Ontem à noite, ao ver uma foto de crianças com câncer num hospital de Brasília, pela primeira vez quis ir até lá, estar lá e de alguma forma poder fazê-los felizes por uma fração de tempo que seja. Me encantei com a história de um menininho que fará aniversário e sonha em ganhar um violão. Fiz de tudo para conseguir o instrumento e consegui mas já haviam conseguido antes de mim. Não fez diferença pra mim, o importante é saber que o menino terá seu sonho realizado. Eu ganhei com essa história a vontade de estar com essas crianças e vou criar uma forma de realizar meu desejo. Eu ganhei com a minha amiga uma nova visão sobre o câncer e um novo olhar sobre as quem convive ele.
Amanhã essa pessoa querida fará uma biópsia para um futuro transplante de medula e, peço à Deus, seja lá o que isso signifique, que corra tudo bem e que ela possa estar ao lado da linda filha dela, do meu lado e de todas as pessoas que a amam ainda por muitos anos.

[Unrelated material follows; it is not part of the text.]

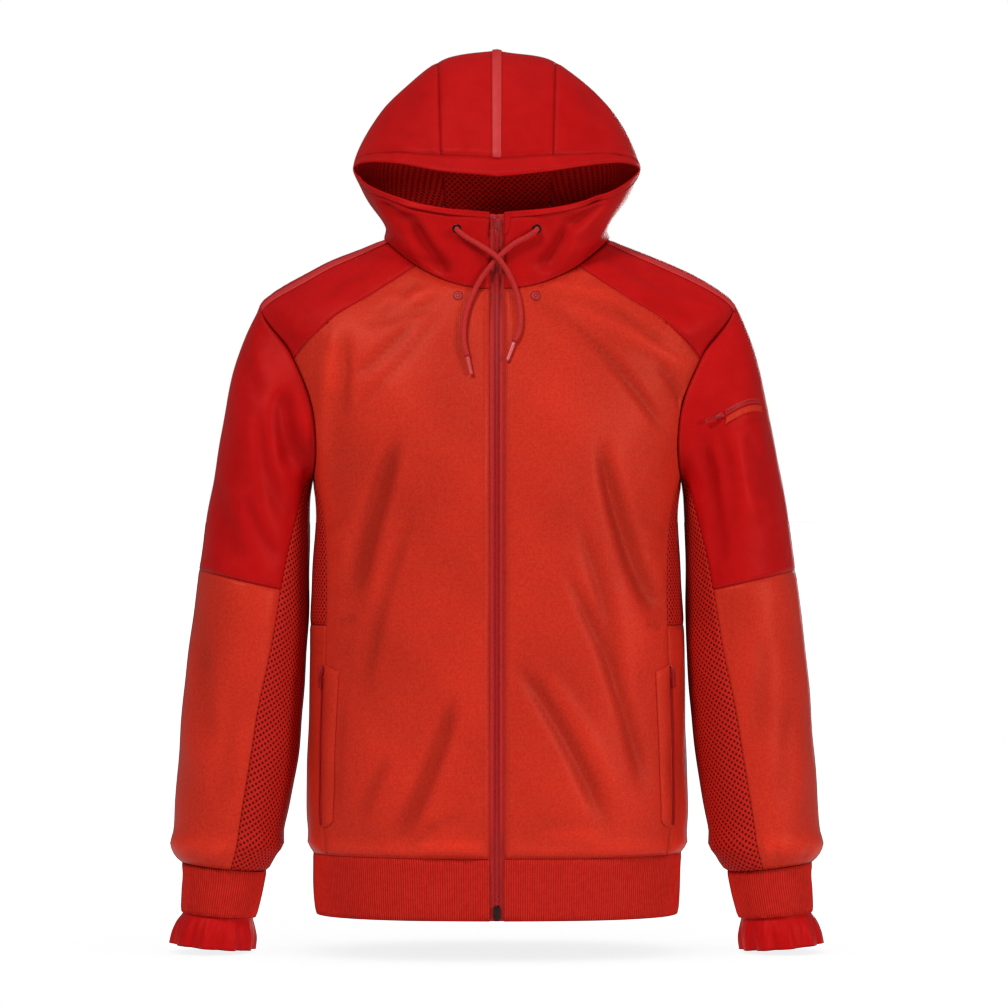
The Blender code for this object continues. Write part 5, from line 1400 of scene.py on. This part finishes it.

Amanhã o meniniho completa mais um ano de vida. Desejo que essa data se repita e que a cada ano ele tenha mais e mais motivos para comemorá-la. Que amanhã ele receba seu violão e que a sua música lhe dê forças para lutar e coragem para continuar sonhando e realizando seus sonhos.
Enfim, me despeço hoje desejando apenas que o dia de amanhã seja o melhor pra essas duas pessoinhas, no sentido carinhoso do diminutivo e se assim o for, já o terá sido para mim.